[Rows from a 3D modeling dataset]
Begin

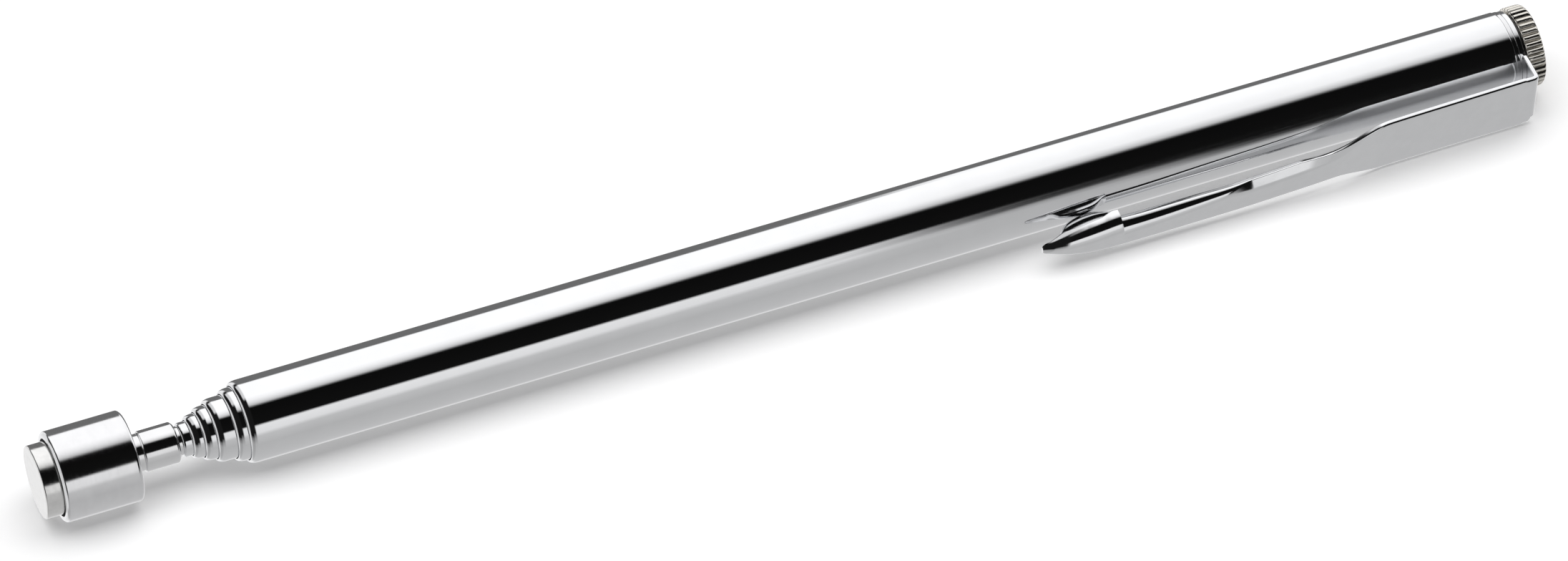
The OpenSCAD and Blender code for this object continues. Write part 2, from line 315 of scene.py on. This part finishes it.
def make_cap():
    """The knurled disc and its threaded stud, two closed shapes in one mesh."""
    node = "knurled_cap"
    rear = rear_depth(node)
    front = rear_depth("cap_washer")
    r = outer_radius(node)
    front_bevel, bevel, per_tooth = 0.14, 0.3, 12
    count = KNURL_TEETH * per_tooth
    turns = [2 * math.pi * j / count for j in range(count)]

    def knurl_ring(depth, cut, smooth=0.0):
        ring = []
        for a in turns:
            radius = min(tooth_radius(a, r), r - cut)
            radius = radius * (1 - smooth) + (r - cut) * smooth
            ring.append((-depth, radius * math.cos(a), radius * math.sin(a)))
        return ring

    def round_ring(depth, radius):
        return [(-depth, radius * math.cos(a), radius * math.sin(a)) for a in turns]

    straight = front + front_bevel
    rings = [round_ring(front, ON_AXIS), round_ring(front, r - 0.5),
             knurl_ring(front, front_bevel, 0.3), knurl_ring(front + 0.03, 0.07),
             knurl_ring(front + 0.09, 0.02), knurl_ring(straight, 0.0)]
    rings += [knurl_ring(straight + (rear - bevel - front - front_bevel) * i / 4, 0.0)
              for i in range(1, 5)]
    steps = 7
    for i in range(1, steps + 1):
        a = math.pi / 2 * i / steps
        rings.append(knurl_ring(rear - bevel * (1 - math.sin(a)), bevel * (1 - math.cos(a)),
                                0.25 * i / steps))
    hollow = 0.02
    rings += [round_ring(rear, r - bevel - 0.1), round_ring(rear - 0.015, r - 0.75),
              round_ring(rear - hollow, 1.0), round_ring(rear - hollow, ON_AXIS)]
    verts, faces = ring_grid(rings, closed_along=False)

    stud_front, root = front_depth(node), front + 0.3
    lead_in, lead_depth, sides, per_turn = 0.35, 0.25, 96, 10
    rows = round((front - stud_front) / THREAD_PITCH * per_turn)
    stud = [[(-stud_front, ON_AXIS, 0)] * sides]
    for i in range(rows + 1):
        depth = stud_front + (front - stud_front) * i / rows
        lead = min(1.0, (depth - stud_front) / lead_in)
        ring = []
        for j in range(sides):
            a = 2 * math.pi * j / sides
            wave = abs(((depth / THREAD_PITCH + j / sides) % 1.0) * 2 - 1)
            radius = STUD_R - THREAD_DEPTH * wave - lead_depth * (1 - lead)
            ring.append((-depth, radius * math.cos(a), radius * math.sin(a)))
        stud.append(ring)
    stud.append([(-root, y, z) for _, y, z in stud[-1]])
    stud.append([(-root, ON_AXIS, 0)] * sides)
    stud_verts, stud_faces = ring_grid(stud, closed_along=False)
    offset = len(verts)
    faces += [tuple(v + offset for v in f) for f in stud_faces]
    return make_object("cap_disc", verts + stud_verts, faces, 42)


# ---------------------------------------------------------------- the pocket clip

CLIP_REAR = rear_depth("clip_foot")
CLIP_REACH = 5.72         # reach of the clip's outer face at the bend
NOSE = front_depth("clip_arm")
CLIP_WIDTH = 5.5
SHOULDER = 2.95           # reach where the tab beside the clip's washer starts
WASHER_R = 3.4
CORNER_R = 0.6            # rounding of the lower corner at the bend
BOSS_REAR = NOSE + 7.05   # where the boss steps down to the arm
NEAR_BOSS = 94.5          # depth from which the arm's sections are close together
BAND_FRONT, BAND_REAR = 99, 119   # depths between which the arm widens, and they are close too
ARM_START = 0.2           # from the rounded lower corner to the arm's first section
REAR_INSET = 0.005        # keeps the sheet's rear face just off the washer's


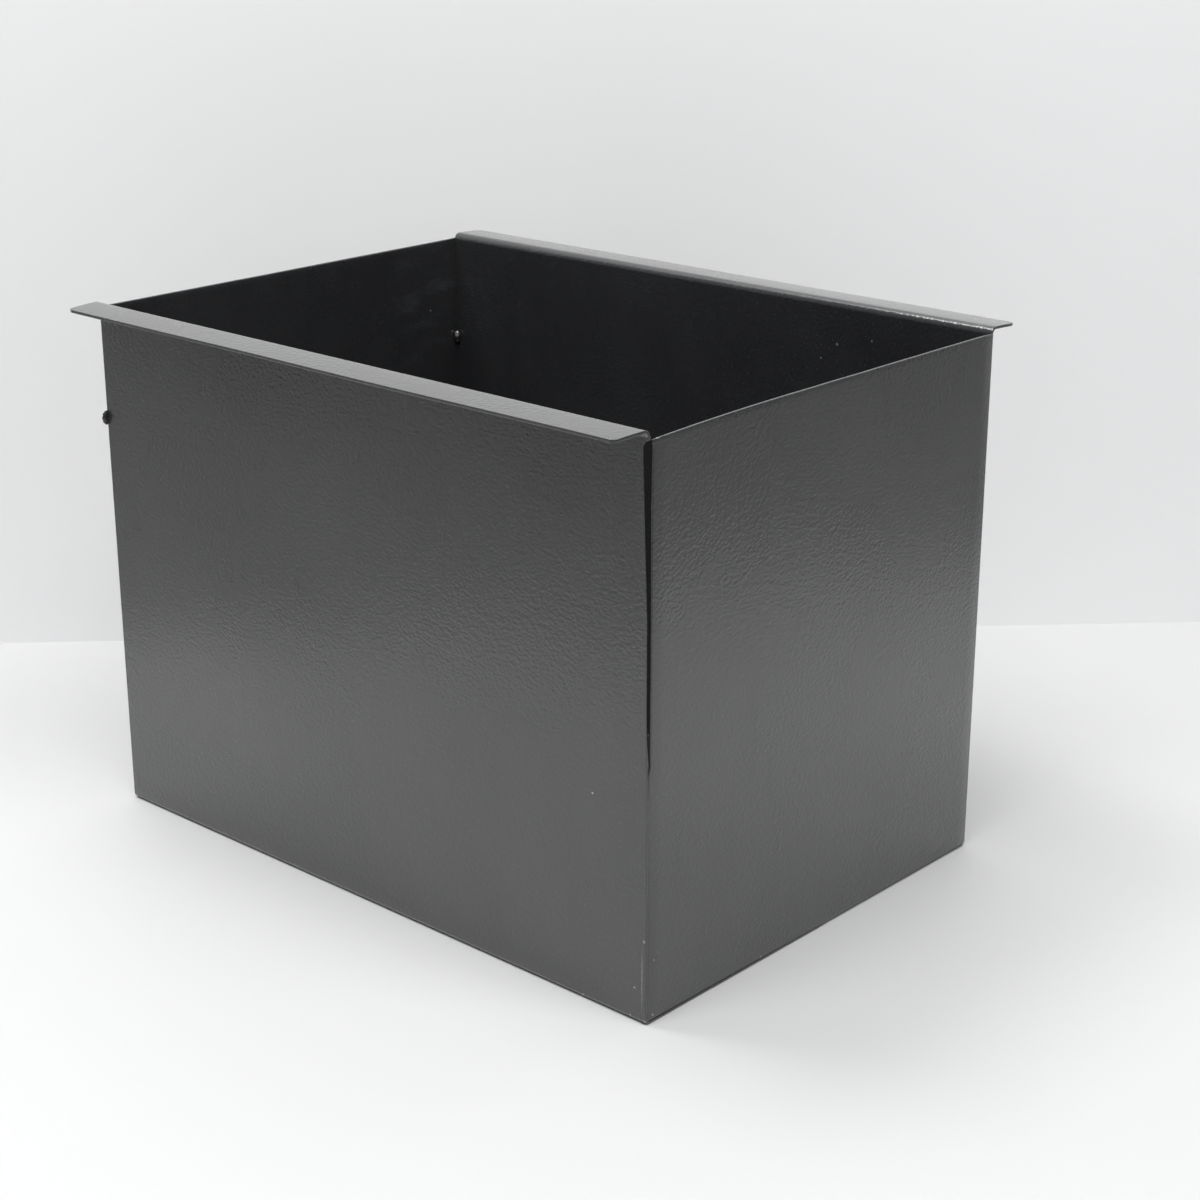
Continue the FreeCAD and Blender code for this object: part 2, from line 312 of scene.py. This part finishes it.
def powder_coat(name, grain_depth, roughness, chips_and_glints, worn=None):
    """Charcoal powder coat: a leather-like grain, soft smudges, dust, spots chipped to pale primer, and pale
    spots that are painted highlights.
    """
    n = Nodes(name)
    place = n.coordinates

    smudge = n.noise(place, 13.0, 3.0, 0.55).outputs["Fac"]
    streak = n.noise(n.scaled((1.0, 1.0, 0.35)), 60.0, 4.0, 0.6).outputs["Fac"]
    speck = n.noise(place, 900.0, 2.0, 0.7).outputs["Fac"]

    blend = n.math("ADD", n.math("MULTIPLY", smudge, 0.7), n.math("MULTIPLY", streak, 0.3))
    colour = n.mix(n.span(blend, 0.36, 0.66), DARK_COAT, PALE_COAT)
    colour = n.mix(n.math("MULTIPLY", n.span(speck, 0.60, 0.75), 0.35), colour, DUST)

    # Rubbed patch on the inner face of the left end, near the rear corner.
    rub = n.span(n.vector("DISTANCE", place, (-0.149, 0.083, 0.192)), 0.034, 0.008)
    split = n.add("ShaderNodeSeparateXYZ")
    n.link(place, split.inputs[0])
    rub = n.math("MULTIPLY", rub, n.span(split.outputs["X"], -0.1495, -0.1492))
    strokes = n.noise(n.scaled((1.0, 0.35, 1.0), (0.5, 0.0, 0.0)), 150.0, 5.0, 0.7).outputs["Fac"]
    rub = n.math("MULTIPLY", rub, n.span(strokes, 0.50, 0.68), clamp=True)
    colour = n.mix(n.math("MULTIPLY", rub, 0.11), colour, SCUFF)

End

*To be done*.
Repeat the entries above verbatim, but only from the line that has "Continue the FreeCAD" down to the line that has "place = n.coordinates", inclusive.

*Result*.
Continue the FreeCAD and Blender code for this object: part 2, from line 312 of scene.py. This part finishes it.
def powder_coat(name, grain_depth, roughness, chips_and_glints, worn=None):
    """Charcoal powder coat: a leather-like grain, soft smudges, dust, spots chipped to pale primer, and pale
    spots that are painted highlights.
    """
    n = Nodes(name)
    place = n.coordinates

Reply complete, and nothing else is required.